China Finds New Way for Agricultural Development

Living in a village of north China's Hebei Province, Ma Yuhe is not just a farmer, but a leaser and an employee in the meantime.

As a farmer, he owns and cultivates land under his household, as a leaser, he leases his household land to a vegetable company, and as an employee, he finds himself a job planting foreign vegetable species for the company.

Compared with his previous annual income of merely 3,000 yuan, Ma now earns 5,000 yuan in payment in addition to another 3,000 yuan for rent.

Ma is not alone. Today, over 40 million Chinese rural households, or 15 percent of the total, have realized a considerable increase in profit by cooperating with various economies like companies and agencies.

"This has proven to be an effective way of reinvigorating the agriculture of the country," said Vice Minister of Agriculture Zhang Baowen, who affirmed that China now strongly supports and encourages such an industrialized development of agriculture.

In the early stages of the country's reform and opening up drive, the rural household responsibility system had greatly stimulated farmers' initiative and led to the rapid growth of the agricultural economy.

However, limitations of the system have gradually shown up once agriculture has upgraded to a certain level, resulting in the stagnation in both agricultural development and farmers' income in recent years.

In 1996, with a view of changing the situation, the government set up several pilot places in south China's Fujian and Guangdong provinces, where, through cooperation of various forms, enterprises and companies worked to bind the previously dispersed rural households together and connect them to both the domestic and the international market.

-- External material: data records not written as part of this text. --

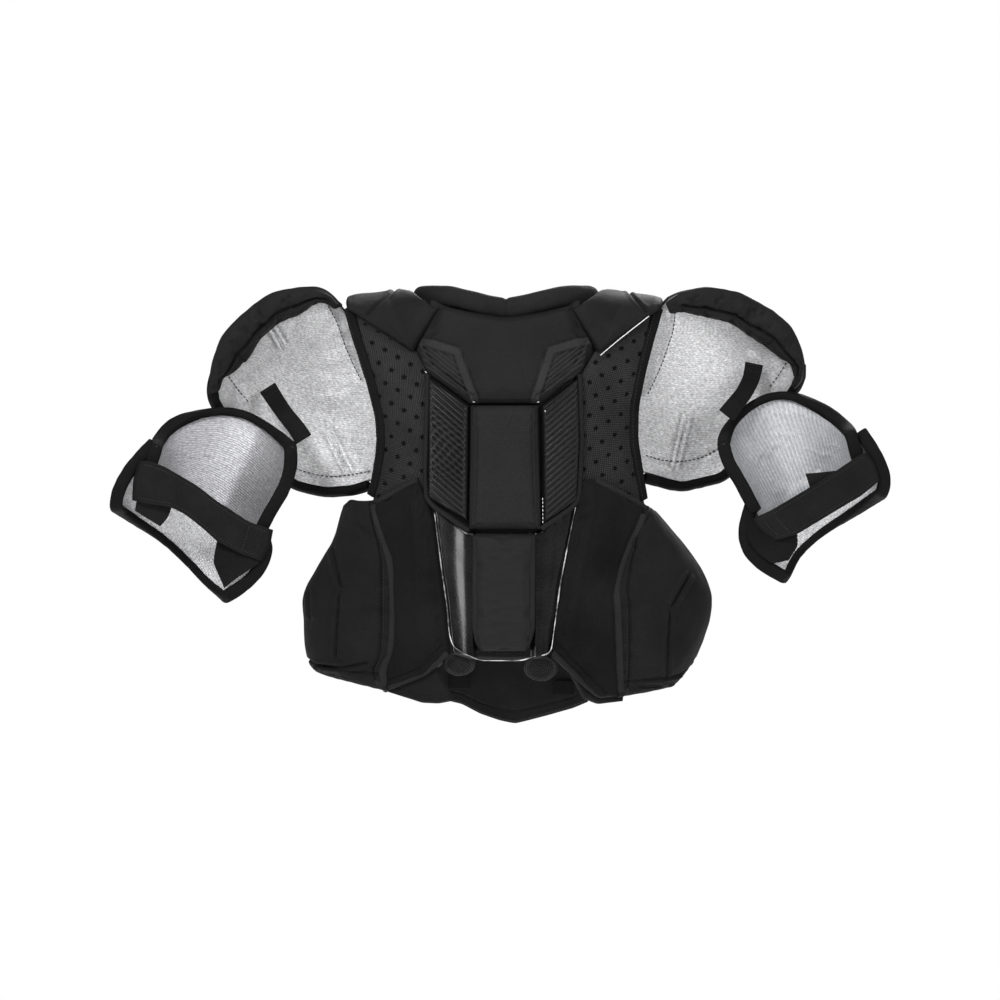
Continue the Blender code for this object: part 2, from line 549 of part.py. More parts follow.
# ---------------------------------------------------------------- biceps shields and elbow cuffs: half tubes round the arm
def arm_surface(shape, rim_y, depth, seam=0.0008):
    """The shape's sides are the shell's open edges; between them it goes round behind the arm."""
    outline = Patch(shape["top"], shape["right"], shape["bottom"], shape["left"], seam)

    def spot(u, v):
        q = outline.at((1 - math.cos(math.pi * u)) / 2, v)
        return Vector((q.x, rim_y + depth * math.sin(math.pi * u), q.y))

    def place(u, v, h):
        e = 0.004
        du = spot(u + e, v) - spot(u - e, v)
        dv = spot(u, min(1, v + e)) - spot(u, max(0, v - e))
        n = du.cross(dv).normalized()
        if n.dot(Vector((math.cos(math.pi * u), -math.sin(math.pi * u), 0.0))) < 0:
            n = -n
        return spot(u, v) + n * h
    return place, spot


SHIELD_L = dict(
    top=[(161, 447), (163, 438), (170, 427), (179, 420), (196, 414), (217, 410), (238, 412), (255, 420), (272, 433), (285, 447)],
    right=[(285, 447), (286, 460), (284, 474), (277, 491), (265, 509), (252, 538)],
    bottom=[(152, 474), (252, 538)],
    left=[(161, 447), (158, 460), (152, 474)])
CUFF_L = dict(
    top=[(141, 480), (250, 547)],
    right=[(250, 547), (252, 560), (246, 572), (236, 583), (221, 590)],
    bottom=[(128, 506), (154, 527), (172, 542), (189, 559), (221, 590)],
    left=[(141, 480), (131, 490), (127, 498), (128, 506)])
SHIELD_R = dict(
    top=[(729, 443), (733, 427), (741, 417), (753, 406), (767, 398), (780, 395), (795, 396), (810, 403), (825, 412), (837, 423), (846, 436)],
    right=[(846, 436), (851, 456), (856, 466)],
    bottom=[(765, 516), (856, 466)],
    left=[(729, 443), (732, 459), (744, 477), (754, 496), (765, 516)])
CUFF_R = dict(
    top=[(764, 527), (864, 472)],
    right=[(864, 472), (874, 480), (873, 491)],
    bottom=[(785, 568), (793, 550), (803, 536), (820, 522), (838, 510), (854, 503), (873, 491)],
    left=[(764, 527), (756, 540), (765, 556), (785, 568)])


def arm(word, side, shield, cuff):
    liner = finish(word + "_biceps_lining", SILVER, 0.6)
    place, spot = arm_surface(shield, ARM_RIM_Y, ARM_DEPTH)
    slab(word + "_biceps_liner", even(12), even(6), lambda u, v: place(u, v, 0.0), lambda u, v: place(u, v, -ARM_LINER), liner)
    slab(word + "_biceps_plate", even(12), even(6), lambda u, v: place(u, v, -ARM_LINER - 0.0008),
         lambda u, v: place(u, v, -ARM_WALL), finish(word + "_biceps_cover", BLACK_CLOTH, 0.7))
    rim = []
    for k in range(5):
        rim.append(place(0, 0.80 - 0.16 * k, -0.006) + Vector((0, -TAPE_R - 0.0016, 0)))
    for k in range(13):
        p = place(k / 12, 0.0, -0.006)
        q = place(k / 12, 0.05, -0.006)
        up = (p - q).normalized()
        rim.append(p + up * (TAPE_R + 0.0012) + Vector((0, -1, 0)) * (0.003 if k in (0, 12) else 0.0))
    for k in range(5):
        rim.append(place(1, 0.16 + 0.16 * k, -0.006) + Vector((0, -TAPE_R - 0.0016, 0)))
    tube(word + "_biceps_binding", rim, TAPE_R, finish(word + "_biceps_tape", BLACK_CLOTH, 0.7))
    cplace, cspot = arm_surface(cuff, ARM_RIM_Y, ARM_DEPTH)
    slab(word + "_cuff_liner", even(12), even(4), lambda u, v: cplace(u, v, 0.0), lambda u, v: cplace(u, v, -ARM_LINER),
         finish(word + "_cuff_lining", SILVER, 0.6))
    slab(word + "_cuff_pad", even(12), even(4), lambda u, v: cplace(u, v, -ARM_LINER - 0.0008),
         lambda u, v: cplace(u, v, -ARM_WALL), finish(word + "_cuff_cover", BLACK_CLOTH, 0.7))


arm("left", -1, SHIELD_L, CUFF_L)
arm("right", 1, SHIELD_R, CUFF_R)

# straps: webbing across the open side, the ends turned back round the shell
STRAP_L = ((268, 544), (136, 479), 0.037)
STRAP_R = ((762, 532), (874, 468), 0.030)
STRAP_Y = ARM_RIM_Y - 0.0125


def strap(name, sewn, loose, width, mat):
    """From the sewn end across to the loose end; both ends turn back alongside the shell."""
    a = Vector(((sewn[0] - MIDLINE) * SHEET, 0, (DATUM - sewn[1]) * SHEET))
    b = Vector(((loose[0] - MIDLINE) * SHEET, 0, (DATUM - loose[1]) * SHEET))
    d = (b - a)
    span = d.length
    d.normalize()
    wide = Vector((-d.z, 0, d.x))
    run = [(0.0, 0.0075), (0.002, 0.0035), (0.006, 0.0008), (0.014, -0.001), (span * 0.33, -0.004),
           (span * 0.5, -0.0046), (span * 0.67, -0.004), (span - 0.014, -0.001), (span - 0.006, 0.0008),
           (span - 0.002, 0.0035), (span, 0.0075)]
    line = Line([(s, y) for s, y in run])

    def at(u, v, h):
        p = line.at(u)
        q = line.at(min(1, u + 0.01)) - line.at(max(0, u - 0.01))
        n = Vector((q.y, -q.x)).normalized()
        s, y = p.x + n.x * h, p.y + n.y * h
        return a + d * s + Vector((0, STRAP_Y + y, 0)) + wide * (width * (v - 0.5))
    us = [s / line.length for s in line.s]
    return slab(name, us, even(2), lambda u, v: at(u, v, STRAP_T / 2), lambda u, v: at(u, v, -STRAP_T / 2), mat)


strap("left_biceps_strap", *STRAP_L, finish("left_strap_web", SOFT_BLACK, 0.75))
strap("right_biceps_strap", *STRAP_R, finish("right_strap_web", SOFT_BLACK, 0.75))

# elastic links from the caps down to the shields
LINK_L = [((266, 387), 0.0020), ((275, 401), -0.0120), ((285, 415), -0.0320), ((296, 428), -0.0500), ((303, 439), -0.0600)]
LINK_R = [((755, 366), -0.0010), ((752, 380), -0.0120), ((742, 394), -0.0320), ((729, 405), -0.0500), ((719, 413), -0.0600)]


def link(name, stations, width, mat):
    run = Line([((u - MIDLINE) * SHEET, y, (DATUM - v) * SHEET) for (u, v), y in stations])

    def at(u, v, h):
        p = run.at(u)
        d = (run.at(min(1, u + 0.05)) - run.at(max(0, u - 0.05))).normalized()
        wide = Vector((-d.z, 0, d.x)).normalized()
        n = d.cross(wide).normalized()
        return p + wide * (width * (v - 0.5)) + n * h
    return slab(name, even(6), even(2), lambda u, v: at(u, v, 0.0011), lambda u, v: at(u, v, -0.0011), mat)


link("left_cap_elastic", LINK_L, 0.020, finish("left_elastic_web", SOFT_BLACK, 0.8))
link("right_cap_elastic", LINK_R, 0.020, finish("right_elastic_web", SOFT_BLACK, 0.8))
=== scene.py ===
import math

import bpy
import numpy as np
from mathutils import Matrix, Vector


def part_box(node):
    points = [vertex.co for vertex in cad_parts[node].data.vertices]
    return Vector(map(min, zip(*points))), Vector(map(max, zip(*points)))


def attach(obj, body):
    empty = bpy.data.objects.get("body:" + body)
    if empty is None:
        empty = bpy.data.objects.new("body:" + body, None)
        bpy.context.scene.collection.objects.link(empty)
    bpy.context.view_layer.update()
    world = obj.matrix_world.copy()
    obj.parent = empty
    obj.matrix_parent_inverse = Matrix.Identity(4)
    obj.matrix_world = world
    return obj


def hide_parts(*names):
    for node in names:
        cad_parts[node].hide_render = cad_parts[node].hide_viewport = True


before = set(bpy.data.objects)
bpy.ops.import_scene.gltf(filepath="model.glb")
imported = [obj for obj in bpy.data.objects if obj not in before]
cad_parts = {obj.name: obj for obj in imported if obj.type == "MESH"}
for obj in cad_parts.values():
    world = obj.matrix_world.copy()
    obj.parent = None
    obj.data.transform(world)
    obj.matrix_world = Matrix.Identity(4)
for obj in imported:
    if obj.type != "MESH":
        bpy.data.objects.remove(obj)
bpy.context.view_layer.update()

# ================================================================= the object's own surfaces, as in the part's source
SHEET, MIDLINE, DATUM, HALF_CHEST = 0.00112, 506.0, 300.0, 0.165
BACK_PROFILE = [(-0.480, -0.112), (-0.400, -0.114), (-0.300, -0.118), (-0.200, -0.122), (-0.112, -0.118),
                (-0.060, -0.105), (-0.030, -0.094), (0.000, -0.080), (0.030, -0.064)]
CHEST_PROFILE = [(-0.480, 0.105), (-0.400, 0.108), (-0.300, 0.112), (-0.200, 0.112), (-0.112, 0.100),
                 (-0.060, 0.086), (-0.030, 0.076), (0.000, 0.062), (0.030, 0.050)]
ROUND = [(-0.480, 0.072), (-0.300, 0.072), (-0.200, 0.066), (-0.112, 0.050), (-0.060, 0.034), (-0.030, 0.024),
         (0.000, 0.015), (0.030, 0.012)]
ARM_RIM_Y, ARM_DEPTH, ARM_WALL = -0.080, 0.060, 0.012


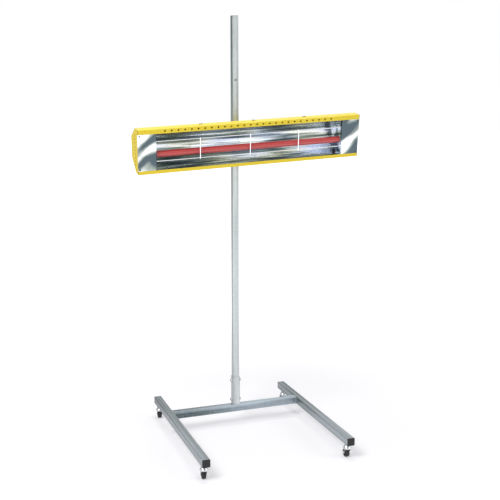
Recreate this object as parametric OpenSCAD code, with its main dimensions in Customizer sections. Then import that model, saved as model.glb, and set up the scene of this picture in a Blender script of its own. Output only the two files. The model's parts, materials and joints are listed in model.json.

Today, Ma is quite satisfied with his current situation. "In the past, I had to ride my bicycle for a long way to the market to sell what was sown in the field every three or five days," he recalled. "The cost was high, but the price was not."

Quite encouraged, about another 100 households in Ma's village are eager to follow suit by cooperating with the company called " Greenland."

"Through such a cooperation, not only the individual production of farmers is linked to the market, but technologies, capital and talent are introduced to the cultivation field," said General Manager Liu Yiwen of "Greenland."

Over the past two years, "Greenland," together with another agricultural research institute, has introduced nearly 100 foreign vegetable species and helped over 200 rural households realize an accumulated annual income growth of 3 million yuan.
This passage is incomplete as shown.